Selain itu, BPK juga memperingatkan bahwa kerentanan utang pemerintah tahun 2020 juga sudah melampaui batas yang direkomendasikan oleh Dana Moneter Internasional (IMF) dan International Debt Relief (IDR).

"Rasio debt service terhadap penerimaan pemerintah sebesar 46,77%, melampaui rekomendasi IMF 25%-35%," tulis laporan tersebut.

Selain itu, rasio utang terhadap penerimaan sebesar 369% juga sudah melampaui rekomendasi IMF sebesar 90%-150% dan rekomendasi IDR 92%-167%. Rasio pembayaran bunga terhadap penerimaan sebesar 19,06% juga melampaui rekomendasi IMF sebesar 7%-10% dan batas IDR sebesra 4,6%-6,8%.

"Indikator kesinambungan fiskal 2020 sebesar 4,27% melampaui batas yang direkomendasikan The International Standards of Supreme Audit Institutions (ISSAI) 5411 – Debt Indicators yaitu di bawah 0%," bunyi laporan tersebut.

Kesinambungan fiskal merupakan kemampuan pemerintah dalam mempertahankan keuangan negara pada posisi yang kredibel, tetapi tetap dapat memberikan layanan kepada masyarakat dalam jangka panjang. Kesinambungan fiskal memperhatikan faktor kebijakan belanja dan pendapatan, serta memperhitungakan biaya pembayaran utang pemerintah.
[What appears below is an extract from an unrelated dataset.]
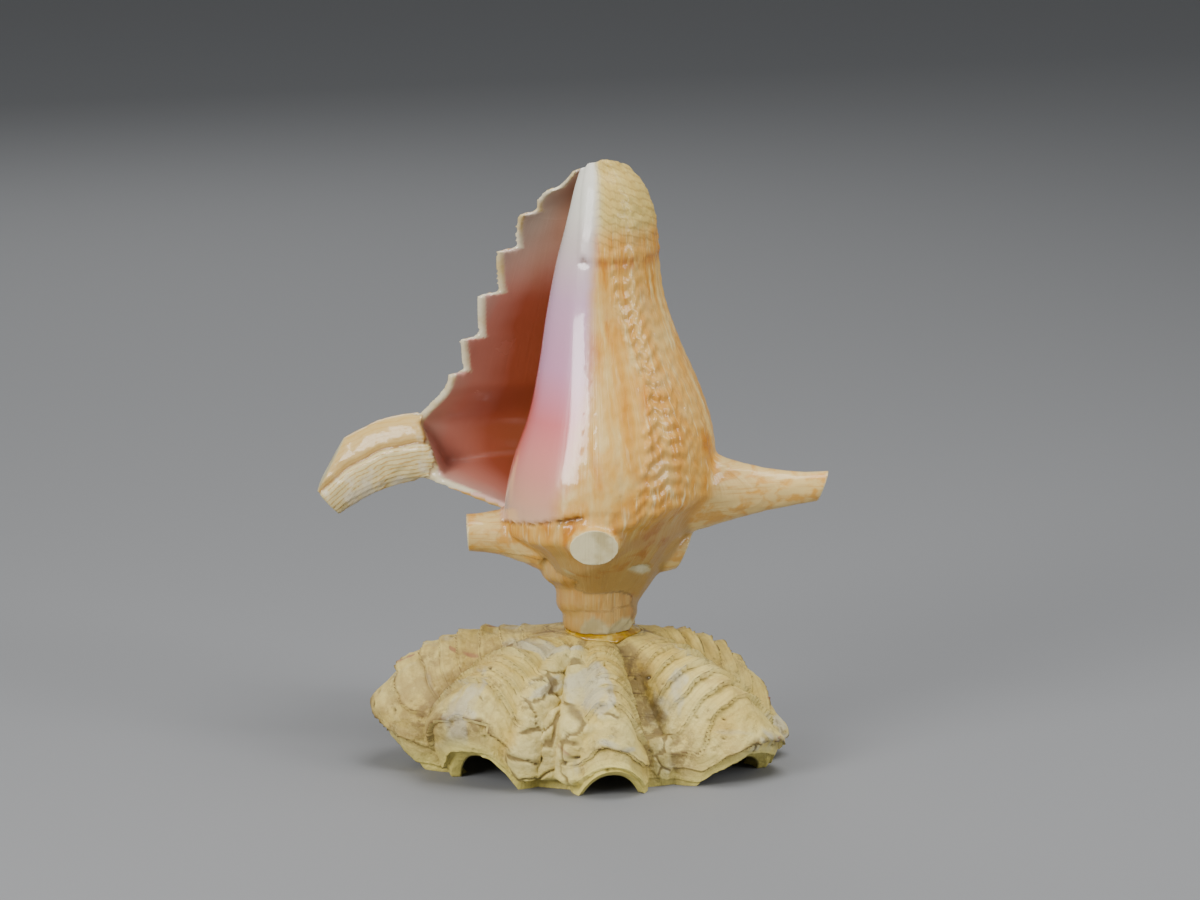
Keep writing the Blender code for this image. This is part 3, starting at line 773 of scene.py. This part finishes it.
def finish_clam_surface(mesh):
    """Raise the valve's scales, crust and pits, and keep a mask for each."""
    places, normals = read_points(mesh)
    turn = np.arctan2(places[:, 1], places[:, 0])
    crest = ribs(turn)[0]
    share = read_layer(mesh, "out")
    height = places[:, 2]
    outside = 1 - rise(read_layer(mesh, "skin"), 0.0, 0.4)
    degrees = np.degrees(turn) % 360

    # growth: coarse overlapping scales, strongest on the ribs, with finer lines between them
    wobble = fractal(places / 30, 2)
    bow = share + 0.13 * crest * rise(1 - share, 0.0, 0.3) * rise(share, 0.15, 0.5)
    steps = 3.0 * bow + 7.5 * bow**2.2 + 0.4 * wobble + 0.08 * fractal(places / 7, 2, 6.0)
    scale_edge = steps % 1
    uneven = np.clip(0.75 + 0.9 * fractal(places / 18, 2, 3.0), 0.1, 1.5)
    scales = (scale_edge**1.8 - 0.35) * rise(share, 0.16, 0.45) * uneven
    lines = np.sin(2 * np.pi * steps * 3.0) * rise(share, 0.3, 0.6) * rise(uneven, 0.4, 1.1)

    # crust: thick plates between the two front ribs, a broken lump right of the middle arch
    plate_zone = rise(degrees, 226, 235) * rise(267 - degrees, 0, 7) * rise(share, 0.3, 0.42)
    plate_zone = plate_zone * (1 - rise(share, 0.95, 0.99))
    lump_zone = band(degrees, 306, 7) * band(share, 0.87, 0.08)
    patchy = fractal(places / 22, 4, 5.0)
    crust = np.clip(rise(patchy + 1.3 * plate_zone + 1.0 * lump_zone, 0.5, 0.75), 0, 1) * outside
    bend = [fractal(places / 9, 2, 2.0), fractal(places / 9, 2, 8.0), wobble]
    _, gap = cells((places + 4.0 * np.stack(bend, axis=-1)) / 19.0, 3.0)
    gaps = 1 - rise(gap, 0.02, 0.1)
    lumps = fractal(places / 9.0, 4, 9.0)
    near, _ = cells(places / 6.0, 5.0)
    pit_zone = rise(fractal(places / 17, 2, 1.0), 0.1, 0.35)
    pits = rise(0.19 - near, 0, 0.06) * np.clip(pit_zone + plate_zone * 0.3, 0, 1) * outside
    lift = outside * (1 - 0.85 * crust) * ((1.0 + 3.4 * crest) * scales + 0.07 * lines)
    lift += crust * (0.8 + 8.0 * plate_zone + 0.6 * lumps) - crust * gaps * (0.5 + 1.2 * plate_zone)
    lift += outside * 0.55 * fractal(places / 8, 4, 2.0) - 1.7 * pits
    keep = rise(height, 0.3, 4.0) * rise(share, 0.24, 0.36)
    places = places + (lift * keep)[:, None] * normals
    places[:, 2] = np.clip(places[:, 2], 0, CLAM_TOP)
    write_points(mesh, places + CLAM_CENTRE)
    for name, values in {
        "ring": steps, "crest": crest, "crust": crust, "pits": pits, "outside": outside,
        "rim": rise(share, 0.9, 1.0), "step_edge": scale_edge, "gaps": gaps * crust,
        "bearing": degrees,
    }.items():
        write_mask(mesh, name, values)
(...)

BPK memberikan catatan bahwa pandemi telah meningkatkan defisit sehingga penarikan utang juga semakin tinggi. Ini kemudian berdampak pada peningkatan risiko pengelolaan fiskal. Di sisi lain, pandemi juga mendorong peningkatan pada nilai SiLPA tahun lalu yang mencapai Rp 245,59 triliun.

Peringatan BPK terkait kenaikan rasio utang pemerintah ini tampaknya masih relevan untuk saat ini mengingat posisi utang pemeirntah masih melanjutkan kenaikan. Kementerian Keuangan (Kemenkeu) melaporkan posisi utang pemerintah Rp 6.687,28 triliun per Oktober. Nilai ini sudah naik 10% dari posisi akhir tahun lalu.

Sekalipun terjadi lompatan dari sisi nilai, sebenarnya terjadi perubahan dari sisi postur utang pemerintah. Hal ini terutama peningkatan porsi utang domestik sementara utang asing berkurang.

Utang pemerintah terdiri atas Surat Berharga Negara (SBN) domestik, SBN valuta asing (valas), pinjaman dalam negeri dan pinjaman luar negeri. Pada Oktober 2021, porsi SBN domestik sebesar 68,9% dari total utang pemerintah, naik dari 66,3% pada akhir 2020.

Porsi SBN valas sebesar 18,9% dari utang Oktober, turun dari 19,7% pada akhir Desember 2020. Pinjaman dalam negeri berkontribusi 0,2%, tidak berubah dari posisi akhir tahun lalu. Penurunan juga pada porsi pinjaman luar negeri dari 13,8% menjadi 11,9%.

Penurunan signifikan utang pemerintah berbentuk pinjaman luar negeri dan penerbitan SBN valas menjadi salah satu strategi Kementerian Keuangan untuk mengurangi eksposur asing terhadap utang pemerintah. Keterlibatan kreditur domestik pun didorong. Ini terlihat dari utang berbentuk SBN domestik yang terpantau naik.

"Pengelolaan utang dalam komposisi utang SBN domestik akan dijaga oleh pemerintah, sehingga tidak lebih kecil daripada utang dalam bentuk valas," demikian isi laporan APBN KiTA edisi November.